Les analyses de régression multiple qui prédisent le stress au travail, la satisfaction professionnelle et l’attachement à l’organisation ont été menées avec les mêmes variables indépendantes que celles qui ont été utilisées pour prédire les attitudes à l’égard des détenus. Toutefois, pour analyser la contribution des attitudes à l’adaptation au travail, nous avons inclus comme variables explicatives additionnelles l’empathie, la propension à punir et l’appui à la réadaptation. Afin d’examiner l’influence de l’environnement correctionnel lui-même sur les résultats au travail, nous avons aussi fait entrer dans l’équation le niveau général d’empathie, de propension à punir et d’appui à la réadaptation qui existe dans la prison.

Les attitudes à l’égard des détenus ont prédit de façon significative les mesures d’adaptation au travail. En fait, ces variables ont été les variables explicatives du stress, de la satisfaction et de l’attachement ayant le plus de poids, tant chez les agents de correction que chez les autres travailleurs. Fait intéressant à noter, la propension à punir se révèle le facteur déterminant du stress au travail le plus prononcé, alors que l’appui à la réadaptation explique largement la satisfaction professionnelle et l’attachement à l’organisation.

Nous avons examiné l’importance des attitudes sur l’adaptation au travail d’une deuxième façon. Nous avons procédé à des analyses de régression multiple pour prédire le stress au travail, la satisfaction profes-sionnelle et l’attachement à l’organisation. Cette fois, les trois attitudes correctionnelles qui nous intéressaient ont été entrées séparément en bloc et non simultanément avec les autres variables explicatives traditionnelles.

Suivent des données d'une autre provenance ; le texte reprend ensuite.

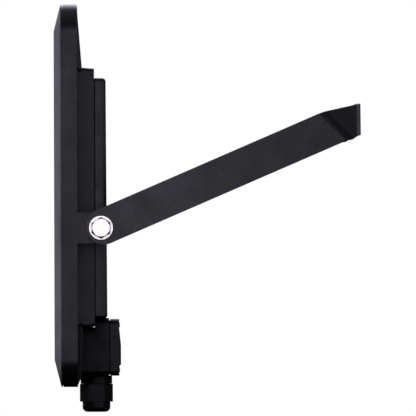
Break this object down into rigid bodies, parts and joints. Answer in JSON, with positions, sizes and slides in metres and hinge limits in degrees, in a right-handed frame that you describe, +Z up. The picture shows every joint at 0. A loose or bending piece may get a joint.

La capacité des attitudes correctionnelles de prédire la variance expliquée dans les scores d’adaptation au travail est frappante et beaucoup plus importante que les variables explicatives traditionnelles (âge, race, sexe et niveau d’instruction). Chez les agents de correction, la variance expliquée dans le stress au travail s’est améliorée de 2,7 % à 9,1 %. Quant à la satisfaction profes-sionnelle, la variance expliquée est passée de 5,9 % à 14,3 % et, en matière d’attachement à l’organisation, cette variance a grimpé à 23,8 %, ce qui est remarquable puis-qu’elle n’était que de 6,0 % dans l’analyse où les scores relatifs aux attitudes n’ont pas été entrés en bloc. Nous avons constaté des effets semblables, quoique moins prononcés, chez ceux et celles qui ne sont pas agents de correction. Le message clé qui ressort de toutes ces analyses est que peu importent les tâches de l’employé, l’adaptation professionnelle semble largement déterminée par ses attitudes correctionnelles (voir le Graphique 3).

Graphique 3
Prédiction de l’adaptation professionnelle :
L’influence des attitudes

Interactions personne-établissement

Les séries d’analyses antérieures ont montré que les attitudes individuelles à l’égard des détenus constituaient d’importantes variables explicatives du stress au travail, de la satisfaction professionnelle et de l’attachement à l’organisation. Toutefois, la théorie de l’adéquation entre la personne et l’organisation donne à penser que les variables individuelles et organisationnelles devraient interagir et exercer une influence sur les résultats au travail de manière importante.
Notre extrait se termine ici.